**Aim:**
Set down, please, exactly the lines below that run from the line with "the whole garment." to the line with "shown = obj.evaluated_get(depsgraph)", both lines included.

##### Input rows #####

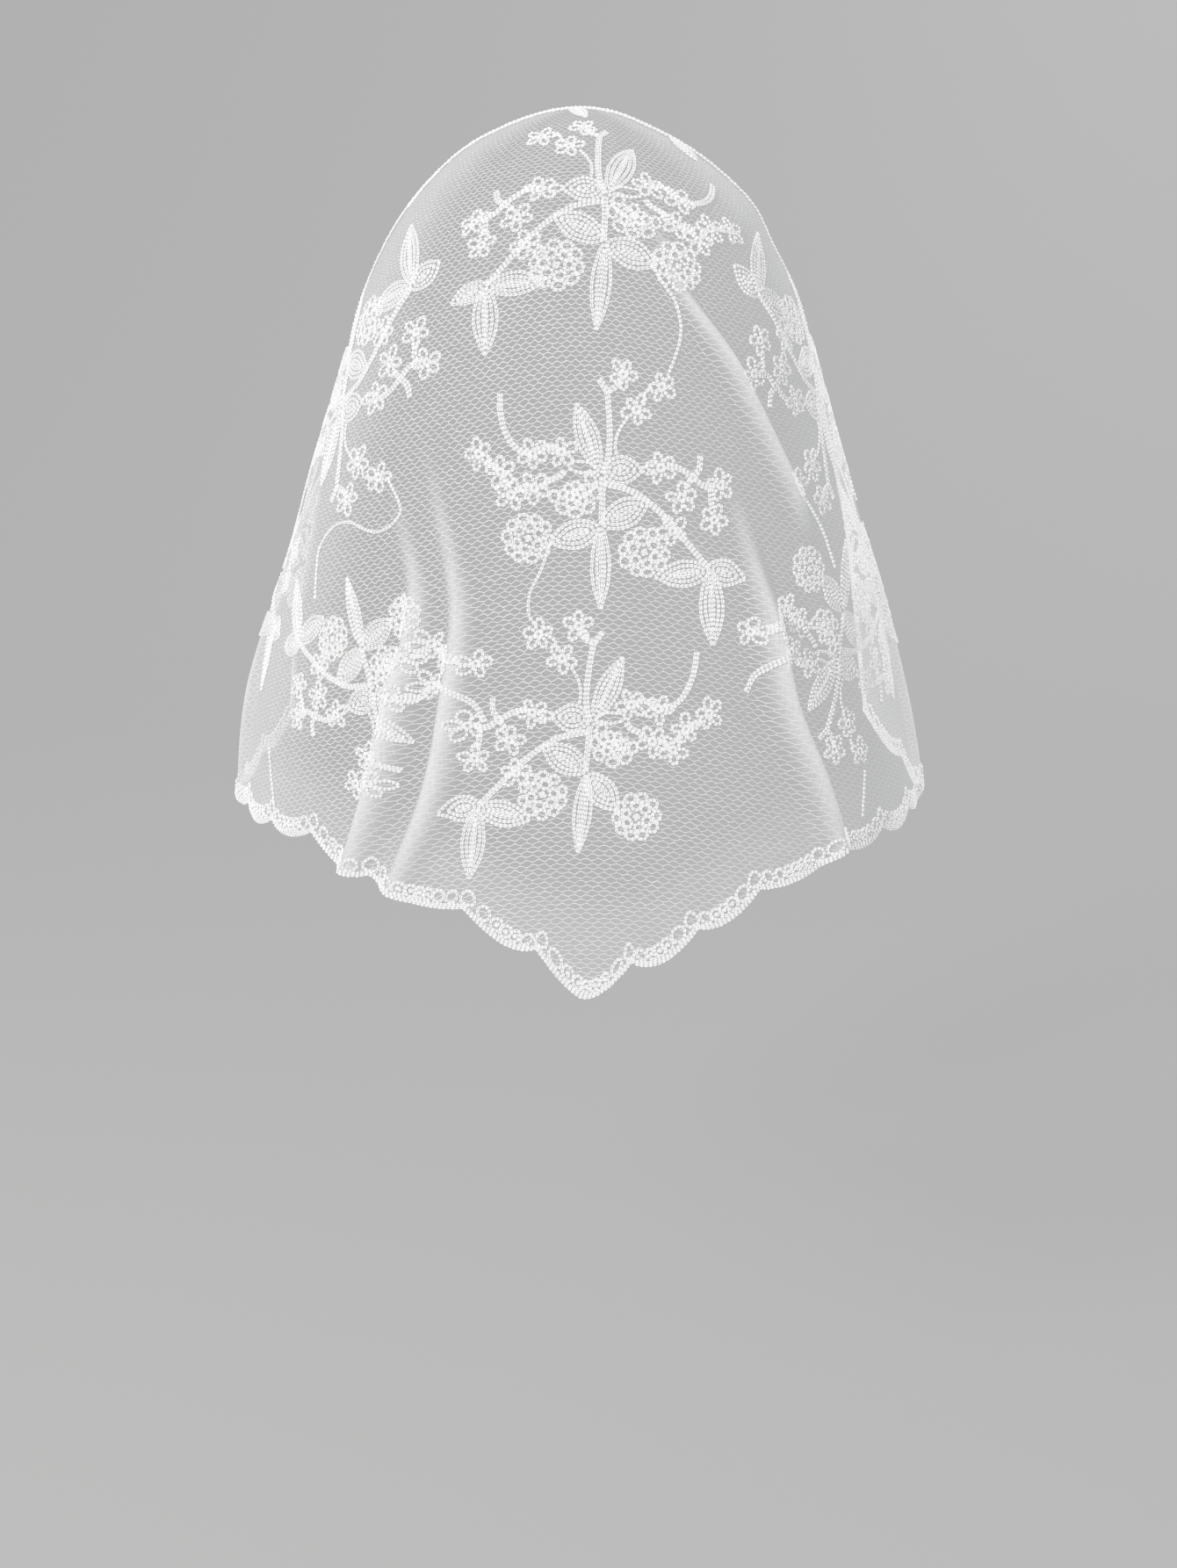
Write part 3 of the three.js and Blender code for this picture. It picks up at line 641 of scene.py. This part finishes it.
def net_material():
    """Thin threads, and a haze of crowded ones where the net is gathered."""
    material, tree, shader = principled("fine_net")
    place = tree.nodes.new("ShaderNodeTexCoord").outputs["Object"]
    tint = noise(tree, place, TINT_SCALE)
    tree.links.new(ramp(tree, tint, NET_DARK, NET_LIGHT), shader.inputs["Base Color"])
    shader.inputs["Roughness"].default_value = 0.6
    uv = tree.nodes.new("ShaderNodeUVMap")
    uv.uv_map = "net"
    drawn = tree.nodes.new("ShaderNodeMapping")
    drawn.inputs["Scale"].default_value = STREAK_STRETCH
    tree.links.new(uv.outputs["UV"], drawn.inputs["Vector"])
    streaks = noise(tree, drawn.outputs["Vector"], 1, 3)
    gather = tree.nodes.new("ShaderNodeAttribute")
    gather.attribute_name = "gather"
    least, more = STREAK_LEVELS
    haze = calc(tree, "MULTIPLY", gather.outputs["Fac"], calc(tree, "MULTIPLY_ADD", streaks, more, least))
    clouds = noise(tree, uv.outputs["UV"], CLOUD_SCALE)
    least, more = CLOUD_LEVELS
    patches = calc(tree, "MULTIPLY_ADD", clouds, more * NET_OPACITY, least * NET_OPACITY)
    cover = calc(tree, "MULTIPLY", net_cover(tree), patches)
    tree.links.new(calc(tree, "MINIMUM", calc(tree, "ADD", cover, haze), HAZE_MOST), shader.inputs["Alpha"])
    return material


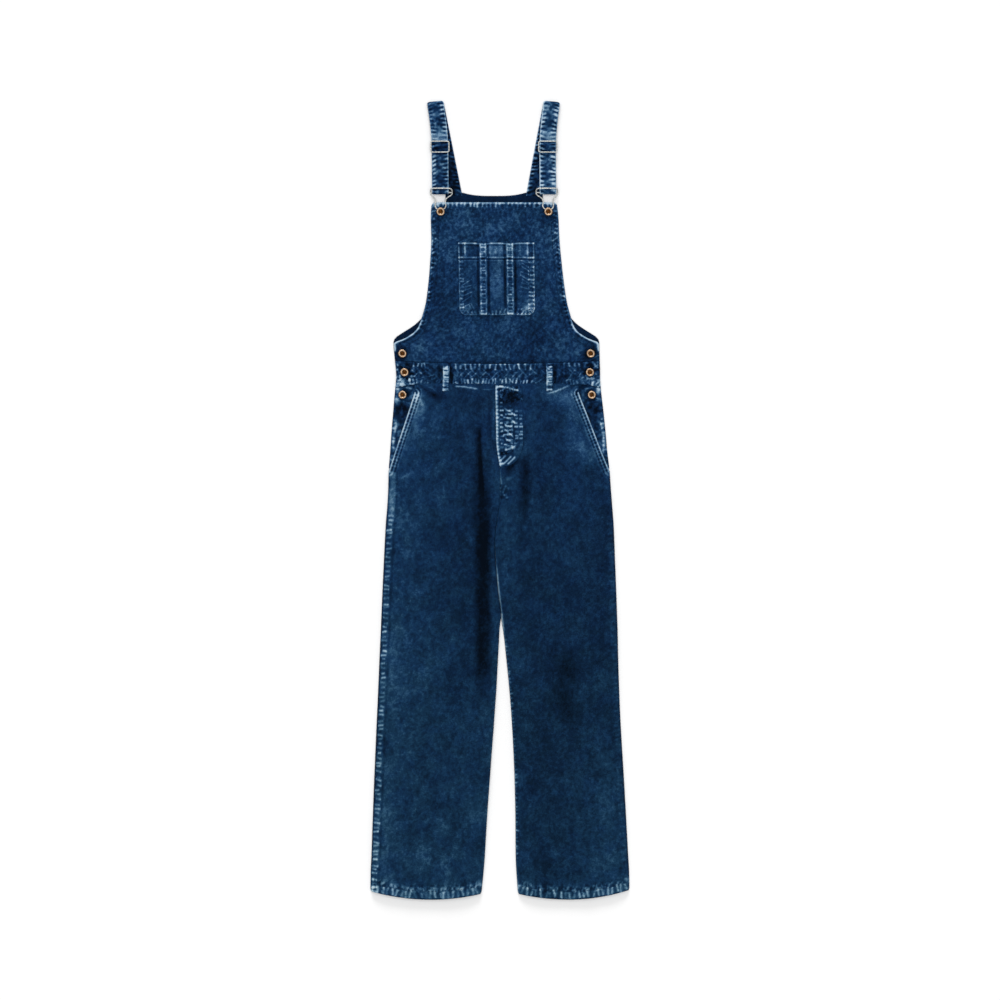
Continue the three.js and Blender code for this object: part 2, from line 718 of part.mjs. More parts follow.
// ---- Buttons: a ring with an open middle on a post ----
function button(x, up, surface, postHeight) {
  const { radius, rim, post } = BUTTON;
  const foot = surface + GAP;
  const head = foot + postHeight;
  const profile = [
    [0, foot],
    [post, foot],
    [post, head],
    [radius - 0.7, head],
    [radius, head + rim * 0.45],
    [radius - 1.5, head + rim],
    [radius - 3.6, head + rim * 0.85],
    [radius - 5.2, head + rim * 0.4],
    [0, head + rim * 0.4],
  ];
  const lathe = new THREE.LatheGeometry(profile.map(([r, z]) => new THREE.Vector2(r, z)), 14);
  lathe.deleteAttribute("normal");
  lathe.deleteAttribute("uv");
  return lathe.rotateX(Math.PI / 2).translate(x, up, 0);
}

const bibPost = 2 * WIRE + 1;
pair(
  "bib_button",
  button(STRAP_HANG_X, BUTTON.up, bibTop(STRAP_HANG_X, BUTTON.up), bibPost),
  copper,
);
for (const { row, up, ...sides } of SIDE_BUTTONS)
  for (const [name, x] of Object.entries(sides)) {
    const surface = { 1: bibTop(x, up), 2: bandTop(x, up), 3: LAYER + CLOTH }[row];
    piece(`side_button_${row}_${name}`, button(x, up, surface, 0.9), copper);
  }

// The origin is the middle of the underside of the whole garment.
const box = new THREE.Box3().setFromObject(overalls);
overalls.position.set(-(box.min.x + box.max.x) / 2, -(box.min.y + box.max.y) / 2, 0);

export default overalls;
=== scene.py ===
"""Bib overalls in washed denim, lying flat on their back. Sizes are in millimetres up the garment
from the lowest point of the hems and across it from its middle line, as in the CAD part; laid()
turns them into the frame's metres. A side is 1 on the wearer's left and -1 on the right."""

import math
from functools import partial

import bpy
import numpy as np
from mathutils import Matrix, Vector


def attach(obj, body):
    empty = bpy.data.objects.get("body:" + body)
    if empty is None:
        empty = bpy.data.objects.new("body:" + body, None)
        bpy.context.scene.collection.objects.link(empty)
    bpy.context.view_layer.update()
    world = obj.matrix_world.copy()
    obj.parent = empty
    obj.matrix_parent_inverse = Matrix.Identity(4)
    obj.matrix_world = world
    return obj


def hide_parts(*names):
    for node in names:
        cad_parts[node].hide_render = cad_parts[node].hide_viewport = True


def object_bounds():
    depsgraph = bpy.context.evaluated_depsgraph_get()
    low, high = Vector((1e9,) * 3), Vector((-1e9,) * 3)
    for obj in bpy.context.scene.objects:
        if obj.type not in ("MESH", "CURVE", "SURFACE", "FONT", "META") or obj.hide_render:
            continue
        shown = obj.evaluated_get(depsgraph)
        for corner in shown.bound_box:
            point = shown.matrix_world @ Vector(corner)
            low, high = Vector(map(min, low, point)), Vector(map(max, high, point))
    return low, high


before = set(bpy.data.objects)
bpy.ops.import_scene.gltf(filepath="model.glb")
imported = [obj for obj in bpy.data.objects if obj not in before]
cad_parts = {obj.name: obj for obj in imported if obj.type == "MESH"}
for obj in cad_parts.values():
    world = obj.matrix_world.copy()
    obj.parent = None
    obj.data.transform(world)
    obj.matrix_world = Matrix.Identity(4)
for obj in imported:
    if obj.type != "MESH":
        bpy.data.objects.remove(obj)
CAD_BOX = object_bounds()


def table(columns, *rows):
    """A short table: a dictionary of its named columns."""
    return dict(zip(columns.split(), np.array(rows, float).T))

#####

**Exercise output:**
// The origin is the middle of the underside of the whole garment.
const box = new THREE.Box3().setFromObject(overalls);
overalls.position.set(-(box.min.x + box.max.x) / 2, -(box.min.y + box.max.y) / 2, 0);

export default overalls;
=== scene.py ===
"""Bib overalls in washed denim, lying flat on their back. Sizes are in millimetres up the garment
from the lowest point of the hems and across it from its middle line, as in the CAD part; laid()
turns them into the frame's metres. A side is 1 on the wearer's left and -1 on the right."""

import math
from functools import partial

import bpy
import numpy as np
from mathutils import Matrix, Vector


def attach(obj, body):
    empty = bpy.data.objects.get("body:" + body)
    if empty is None:
        empty = bpy.data.objects.new("body:" + body, None)
        bpy.context.scene.collection.objects.link(empty)
    bpy.context.view_layer.update()
    world = obj.matrix_world.copy()
    obj.parent = empty
    obj.matrix_parent_inverse = Matrix.Identity(4)
    obj.matrix_world = world
    return obj


def hide_parts(*names):
    for node in names:
        cad_parts[node].hide_render = cad_parts[node].hide_viewport = True


def object_bounds():
    depsgraph = bpy.context.evaluated_depsgraph_get()
    low, high = Vector((1e9,) * 3), Vector((-1e9,) * 3)
    for obj in bpy.context.scene.objects:
        if obj.type not in ("MESH", "CURVE", "SURFACE", "FONT", "META") or obj.hide_render:
            continue
        shown = obj.evaluated_get(depsgraph)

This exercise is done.